Stevenson: This is the monument to the most prolific writer in French history.

The statue of Alexandre Dumas, author of “The Three Musketeers” and 160 other books. His grandmother was black, which you can see clearly from the statue. It is not politically correct in France to play up people’s origins. Even in a positive way, but Black Paris Tourist Marlene Mouanga says this approach reveals a new side to the city. 

Marlene Mouanga: It’s really shown me the significance of what it means to be black in Paris. How the blacks have contributed to Parisian society. Before coming here, it was just Paris, the Eiffel Tower. Today’s tour has given me a whole new perspective on it. It’s been really moving actually.

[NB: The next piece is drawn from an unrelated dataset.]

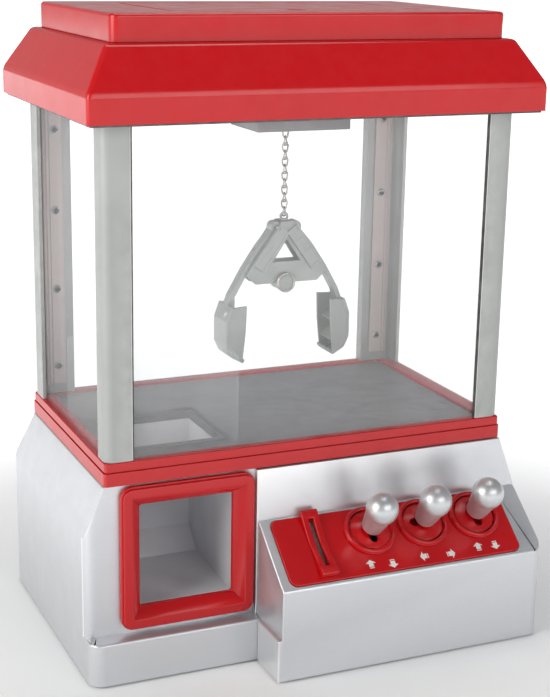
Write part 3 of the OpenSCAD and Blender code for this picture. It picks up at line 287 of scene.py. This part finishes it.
def silver(name, colour, rough):
    """Silver paint on plastic: metal flake under a satin lacquer, with faint drawn streaks."""
    g = Graph(name)
    flake = g.noise(scale=5200, detail=2)
    drawn = g.noise(scale=70, detail=4, stretch=(1, 1, 22))
    light = shade(colour, 1.08)
    tone = g.blend(g.spread(flake, 0, 1, start=0.35, stop=0.65), shade(colour, 0.9), light)
    tone = g.blend(g.spread(drawn, 0, 0.28), tone, light)
    bare_edge = (0.93, 0.94, 0.95)
    g.link(g.blend(g.edges(), tone, bare_edge), g.shader.inputs["Base Color"])
    gloss = g.noise(scale=90, detail=5)
    g.link(g.spread(gloss, rough * 0.85, rough * 1.2), g.shader.inputs["Roughness"])
    fine = g.bump(flake, strength=0.05, distance=0.0002)
    ripple = g.bump(g.noise(scale=38, detail=2), strength=0.03, distance=0.002, under=fine)
    g.link(ripple, g.shader.inputs["Normal"])
    g.set(Metallic=0.72, Coat_Weight=0.12, Coat_Roughness=0.25)
    return g.mat


def clear(name, tint, alpha, rough):
    """Clear polished sheet with a little haze and handling marks."""
    g = Graph(name)
    g.link(g.blend(g.spread(g.noise(scale=18), 0, 1), tint, (1, 1, 1)), g.shader.inputs["Base Color"])
    smear = g.noise(scale=30, detail=6)
    g.link(g.spread(smear, rough * 0.5, rough * 3), g.shader.inputs["Roughness"])
    wave = g.bump(g.noise(scale=9, detail=1), strength=0.02, distance=0.002)
    g.link(wave, g.shader.inputs["Normal"])
    g.set(Alpha=alpha, IOR=1.49)
    return g.mat


def metal(name, colour, rough):
    """Plated or drawn metal with fine scratches."""
    g = Graph(name)
    marks = g.noise(scale=1500, detail=3)
    cloud = g.spread(g.noise(scale=120, detail=4), 0, 1)
    g.link(g.blend(cloud, shade(colour, 0.82), colour), g.shader.inputs["Base Color"])
    g.link(g.spread(marks, rough * 0.7, rough * 1.5), g.shader.inputs["Roughness"])
    g.link(g.bump(marks, strength=0.06, distance=0.0002), g.shader.inputs["Normal"])
    g.set(Metallic=1.0)
    return g.mat


MATERIALS = {
    "silver_plastic": silver("silver_paint", (0.63, 0.645, 0.67), 0.38),
    "red_plastic": moulded("glossy_red", (0.50, 0.0012, 0.004), 0.2, depth=0.01, shift=0.03, wear=0.06),
    "dark_plastic": moulded("matt_black", (0.035, 0.035, 0.038), 0.55, depth=0.2),
    "post_grey": moulded("satin_grey", (0.345, 0.358, 0.345), 0.42, grain=2600, depth=0.06, metallic=0.2),
    "strip_pink": moulded("warm_grey", (0.50, 0.43, 0.41), 0.45, depth=0.05),
    "chute_grey": moulded("light_grey", (0.56, 0.565, 0.59), 0.4, depth=0.05),
    "deck_grey": moulded("tray_grey", (0.165, 0.17, 0.178), 0.38, depth=0.05),
    "clear_sheet": clear("clear_sheet", (0.90, 0.95, 1.0), alpha=0.08, rough=0.03),
    "foot_rubber": moulded("black_rubber", (0.02, 0.02, 0.02), 0.8, depth=0.3),
    "ball_grey": silver("pearl_silver", (0.60, 0.61, 0.62), 0.36),
    "gantry_grey": moulded("gantry_grey", (0.2, 0.195, 0.2), 0.5, depth=0.08),
    "gantry_white": moulded("natural_white", (0.72, 0.72, 0.68), 0.45, depth=0.05),
    "claw_grey": moulded("claw_grey", (0.36, 0.38, 0.365), 0.34, depth=0.05, metallic=0.3),
    "nickel": metal("nickel", (0.55, 0.52, 0.48), 0.24),
    "steel": metal("plated_steel", (0.64, 0.65, 0.66), 0.38),
    "board_green": moulded("solder_mask", (0.01, 0.12, 0.04), 0.35, depth=0.05),
    "speaker_black": moulded("paper_cone", (0.03, 0.03, 0.03), 0.85, depth=0.4),
}
SHEET_EDGE_MATERIAL = clear("sheet_edge", (0.55, 0.62, 0.66), alpha=0.55, rough=0.12)


# ---------------------------------------------------------------- mesh helpers

WELD = 2e-6


def place(name, mesh, node, slot, replaces=()):
    """Links a finished mesh as a piece: the body of its node, its slot and what it stands for."""
    obj = bpy.data.objects.new(name, mesh)
    bpy.context.scene.collection.objects.link(obj)
    mesh.materials.clear()
    mesh.materials.append(MATERIALS[slot])
    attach(obj, BODY_OF[node])
    if replaces:
        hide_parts(*replaces)
    return obj


def place_built(name, bm, node, slot, replaces=()):
    """Turns a built mesh into a piece, with its faces outwards."""
    bmesh.ops.recalc_face_normals(bm, faces=bm.faces)
    mesh = bpy.data.meshes.new(name)
    bm.to_mesh(mesh)
    bm.free()
    return place(name, mesh, node, slot, replaces)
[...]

The tour stops for lunch at a Senegalese restaurant in a poor immigrant neighborhood Stevenson calls ‘Little Africa.’ A big contrast with other places on the tour like Michael Jackson’s favorite Parisian hotel, where the tour makes a pit stop. It’s a fun tour, fun and informative, and, says Ricki Stevenson, business is thriving with a little help from an internet travel site.

Stevenson: About four months ago, Black Paris Tours got listed on TripAdvisor. The best thing that ever happened! And it was funny because it came from my guests, because I’m not into all that stuff! And they were like you need to fill this out and do this, and I was like, ‘OK,’ and my business just went boom!

Stevenson’s now doing tours six days a week. Guests pay $140 a head for a new take on the world’s most visited city. The Mona Lisa, for example, as Black Paris Tours points out — Leonardo da Vinci may have painted it, but it took a black American to make it the most famous painting in the world.

In Paris, I’m John Laurenson for Marketplace.